The interesting thing about the internet, Professor Andrejevic says, is that it has ushered in the fantasy of the possibility of absolute free speech — the idea that you should be able to say anything you want without any consequences.

“Again, this is absurd — it has never been the case in any society ever, and is unlikely ever to be so. One wouldn’t expect to be able to behave this way in face-to-face relations with people, but there is a sense of insulation online, where one might be able to use a pseudonym and speak to non-present audiences in ways that make it easier to discount their responses,” he said.

But what about your rights?

    Australia does not have a Bill of Rights

    In the U.S., individuals often cite their First Amendment rights when they feel they have been censored. Setting aside an analysis of U.S. law, Australia does not have an equivalent. Unlike the U.S., Australia does not have a Bill of Rights, and in fact is the only Western liberal democracy not to have one.
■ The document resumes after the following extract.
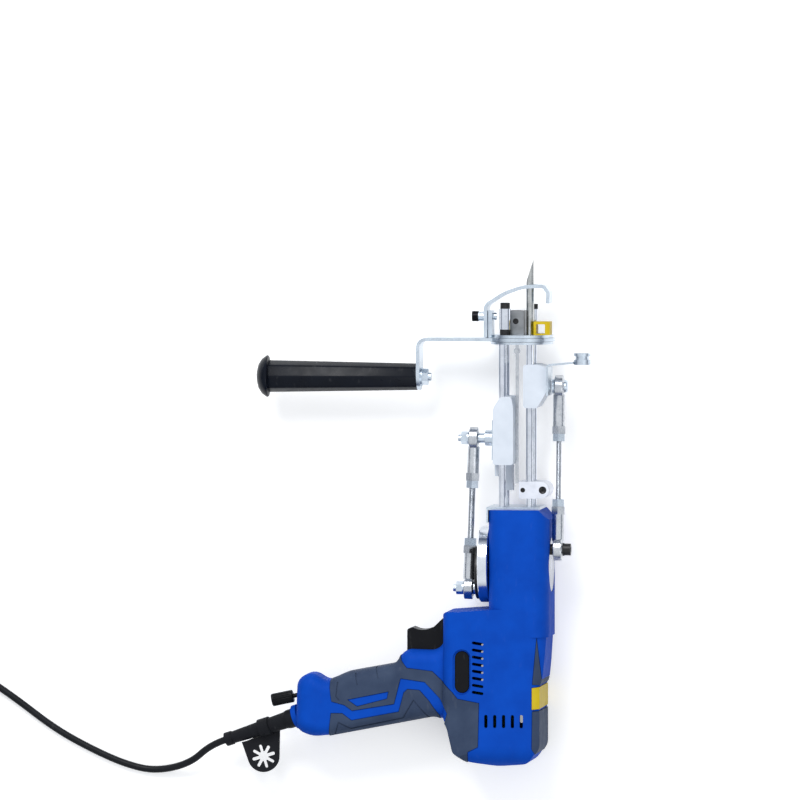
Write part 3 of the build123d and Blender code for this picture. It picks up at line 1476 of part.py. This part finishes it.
parts = {
    "housing_front": front_shell,
    "housing_back": back_shell,
    "grip_skin_front": grip_front,
    "grip_skin_back": grip_back,
    "spine_skins": [bumper, *inlays.solids()],
    "yellow_tab": tab,
    "top_plate": top_plate(),
    "gearbox_frame": gearbox_frame(),
    "shaft_bearings": shaft_bearings(),
    "motor_can": motor_can(),
    "motor_rotor": rotor(),
    "bevel_pinion": bevel_pinion(),
    "driven_gear": driven_gear(),
    "crank_shaft": crank_shaft(),
    "left_crank_disc": left_crank_disc(),
    "stroke_plate": stroke_plate(),
    "left_crank_pin": left_crank_pin(),
    "right_crank_disc": right_crank_disc(),
    "right_crank_pin": right_crank_pin(),
    "left_rod_ends": placed(left_rod_place(), left_ends),
    "left_threaded_rod": placed(left_rod_place(), left_thread),
    "left_lock_nuts": placed(left_rod_place(), left_nuts),
    "left_stud": left_stud(),
    "right_rod_ends": placed(right_rod_place(), right_ends),
    "right_threaded_rod": placed(right_rod_place(), right_thread),
    "right_lock_nuts": placed(right_rod_place(), right_nuts),
    "right_stud": right_stud(),
    "scissor_slider": scissor_slider(),
    "side_plate": side_plate(),
    "scissor_bar": scissor_bar(),
    "scissor_blade": scissor_blade(),
    "needle_slider": needle_slider(),
    "needle": needle(),
    "yarn_eye": yarn_eye(),
    "guide_rods": guide_rods(),
    "lower_plate": lower_plate(),
    "grip_bracket": grip_bracket(),
    "upper_plate": upper_plate(),
    "side_grip": side_grip(),
    "grip_bolt": grip_bolt(),
    "clamp_block": clamp_block(),
    "needle_guide": needle_guide(),
    "pillars": pillars(),
    "head_screws": head_screws(),
    "yarn_window": yarn_window(),
    "presser_foot": presser_foot(),
    "foot_screw": foot_screw(),
    "trigger": trigger(),
    "switch_body": switch_body(),
    "direction_rocker": direction_rocker(),
    "speed_knob": speed_knob(),
    "speed_control": speed_control(),
    "housing_screws": housing_screws(),
    "control_board": control_board(),
    "strain_relief": strain_relief(),
    "key_holder": key_holder(),
    "power_cord": lead,
    "cord_coil": coil,
    "cord_tie": tie,
    "dc_socket": socket,
}
cord_names = ["power_cord", "cord_coil", "cord_tie", "dc_socket"]


def solids_of(piece):
    pieces = piece if isinstance(piece, list) else [piece]
    return [solid for one in pieces for solid in one.solids()]


# The origin is under the middle of the machine, without its cord, on the table.
box = Compound(children=[solid for name, piece in parts.items() if name not in cord_names
                         for solid in solids_of(piece)]).bounding_box()
shift = Pos(-(box.min.X + box.max.X) / 2, -(box.min.Y + box.max.Y) / 2, -box.min.Z)
print("shift", tuple(shift.position), "size", tuple(box.size))
for name, piece in parts.items():
    moved = [shift * solid for solid in solids_of(piece)]
    export_step(moved[0] if len(moved) == 1 else Compound(children=moved), f"parts/{name}.step")
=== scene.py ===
import bmesh
import bpy
from math import cos, pi, sin, sqrt
from mathutils import Matrix, Vector


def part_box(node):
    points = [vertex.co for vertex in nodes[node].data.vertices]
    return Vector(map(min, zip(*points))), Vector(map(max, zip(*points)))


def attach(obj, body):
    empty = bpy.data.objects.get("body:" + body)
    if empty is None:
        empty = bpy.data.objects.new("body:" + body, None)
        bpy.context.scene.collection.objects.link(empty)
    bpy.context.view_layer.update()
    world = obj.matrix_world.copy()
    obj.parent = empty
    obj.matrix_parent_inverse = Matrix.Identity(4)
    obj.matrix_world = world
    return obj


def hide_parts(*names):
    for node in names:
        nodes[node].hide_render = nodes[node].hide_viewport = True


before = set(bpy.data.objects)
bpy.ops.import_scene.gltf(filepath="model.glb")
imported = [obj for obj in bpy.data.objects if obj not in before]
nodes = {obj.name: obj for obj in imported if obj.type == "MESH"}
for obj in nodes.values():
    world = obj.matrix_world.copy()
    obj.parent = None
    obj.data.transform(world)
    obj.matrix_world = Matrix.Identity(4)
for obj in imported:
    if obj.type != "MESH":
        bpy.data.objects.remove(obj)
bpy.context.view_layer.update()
MM = 0.001

# Datum: the barrel's centre line, the outer face of the top plate and the plane where the two
# housing halves meet. Points given in millimetres are measured from it.
frame_low, frame_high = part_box("gearbox_frame")
plate_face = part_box("top_plate")[1][1]
datum = Vector(((frame_low[0] + frame_high[0]) / 2, plate_face, (frame_low[2] + frame_high[2]) / 2))


def at(x, y, z):
    return datum + Vector((x, y, z)) * MM


# Camera: almost straight down, from far away, leaning a little to the right and to the needle
camera_distance = 9.0
camera_reach = 20.0
picture_width = 0.568
picture_centre = at(-87.1, 74.7, 0)
towards_camera = Vector((0.12, 0.04, 0.992)).normalized()
sensor_width = 36.0

camera_data = bpy.data.cameras.new("camera")
camera_data.sensor_width = sensor_width
camera_data.lens = sensor_width * camera_distance / picture_width
camera_data.clip_end = camera_reach
camera = bpy.data.objects.new("camera", camera_data)
across = Vector((0, 1, 0)).cross(towards_camera).normalized()
upward = towards_camera.cross(across)
camera.matrix_world = Matrix.Translation(picture_centre + towards_camera * camera_distance) @ Matrix(
    (across, upward, towards_camera)).transposed().to_4x4()
bpy.context.scene.collection.objects.link(camera)
bpy.context.scene.camera = camera
bpy.context.scene.view_settings.view_transform = "Standard"

# Sockets of a Mix node that mixes colours
mix_share = 0
mix_first = 6
mix_second = 7
mix_result = 2


class Field:
    """A shader socket that can be added and multiplied."""

    def __init__(self, shading, socket):
        self.shading = shading
        self.socket = socket

    def math(self, operation, first, second):
        return self.shading.node("ShaderNodeMath", {"operation": operation}, {0: first, 1: second})

    def __add__(self, other):
        return self.math("ADD", self, other)

    def __radd__(self, other):
        return self.math("ADD", other, self)

    def __mul__(self, other):
        return self.math("MULTIPLY", self, other)

    def __rmul__(self, other):
        return self.math("MULTIPLY", other, self)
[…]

    For years there has been debate regarding whether Australia needs a Bill of Rights. Arguments for a Bill include that by having a reference point, people will be able to more effectively enforce their rights. Arguments against a Bill include that by defining rights we would by nature be limiting them. In Kruger v The Commonwealth (1997) 190 CLR 1, Dawson J stated, “The framers [of the Constitution] preferred to place their faith in the democratic process for the protection of individual rights.”

    The Australian Constitution does not expressly guarantee many rights or freedoms, though it does guarantee a small handful (such as freedom of trade between the states in s 92). Freedom of speech is not one of them.

    But Australia does have an implied right to political speech

    As a former Gizmodo Australia writer Amanda Yeo wrote for us back in 2017, while Australia does not have an explicit freedom of speech, it does have an implied freedom of political speech. Freedom of political speech was first recognised in Nationwide News Pty Ltd v Wills (1992) 177 CLR 1, the High Court of Australia finding this right was implied in Australia’s Constitution. It is the nature of a democratic society to require freedom of political speech as if the country is to be led by the people (or individuals representing the people’s interests), then the people must be heard, and be able to develop informed opinions.

    This cannot be used as a claim to the right of freedom of speech in Australia, generally. The High Court of Australia subsequently ruled that this implied freedom only protects against laws that infringe upon political speech, which is restricted to matters that may influence voter’s decisions at the poll.

    Though the Australian government generally cannot legislate to restrict or burden freedom of political speech, there are exceptions. Laws can be made restricting political speech where the law serves a legitimate purpose (in that it is compatible with the maintenance of a representative and responsible government), is suitable to achieve its purpose, is necessary (there is no less restrictive alternative), and the importance of its purpose outweighs the weight of the restriction. If a law fails any of these tests, it is invalid.

    However, this is the extent to which the implied freedom of political speech provides protection.

    Freedom of speech in Australia, but on the internet

    The above does not protect from an acquaintance shutting you down in conversation, nor a platform/forum from deleting your comments or banning your account. You can say what you want, but others are under no obligation to listen or give you a platform. But that’s not always the case and quite often misinformation is spread (that’s a whole other can of worms) or comments hurting others are left out in the wild.

    “The huge fallacy that needs to be addressed is that as long as Jack Dorsey or Mark Zuckerberg or their surrogates do not take posts down or ban users that their platforms are somehow free,” Professor Andrejevic told Gizmodo Australia.

    “Even if they had no rules about appropriate content, the platforms still would not be ‘free speech’. They are moderated by algorithms that decide what we see and don’t see. This is their business model. The platforms would not work without this selective curation of content. It is just not possible to listen to everything everyone follows says. We do not have the time or the brain space.

    “The real question is what priorities we want built into the algorithms that automatically prioritise some content and discard the rest. Do we want this decided by algorithms whose commercial imperatives that privilege the most extreme, sensational, and often misleading content? If not, we need to rethink the economic model that supports the platforms we use to communicate with one another online.”

    What could making Twitter a place for free speech mean?

    Professor Andrejevic raised a very good point, one which is of course the root of all of this.

    “It’s absurd to find ourselves in a world in which a handful of tech billionaires get to shape our information worlds (I don’t blame them: I blame the society that let them happen). But we do, and until we change that fact, we need them to act with some sense of social responsibility,” he said.

    “The exact wrong response would be to say that since they shouldn’t be in charge, they shouldn’t try to act responsibly. Once you accept that the internet fantasy of absolute free speech is an absurd fiction and a social impossibility, it becomes necessary to implement some form of social responsibility.”

    What is Professor Andrejevic worried about? Well, that Musk has bought into the internet fantasy and is going to try to implement it on Twitter.

    “It’s not like we haven’t seen that tried before. The consequences are pretty predictable. The loudest trolls will have their way with it, many will be driven off, and Musk will likely have to backtrack or watch his huge investment go south,” he said.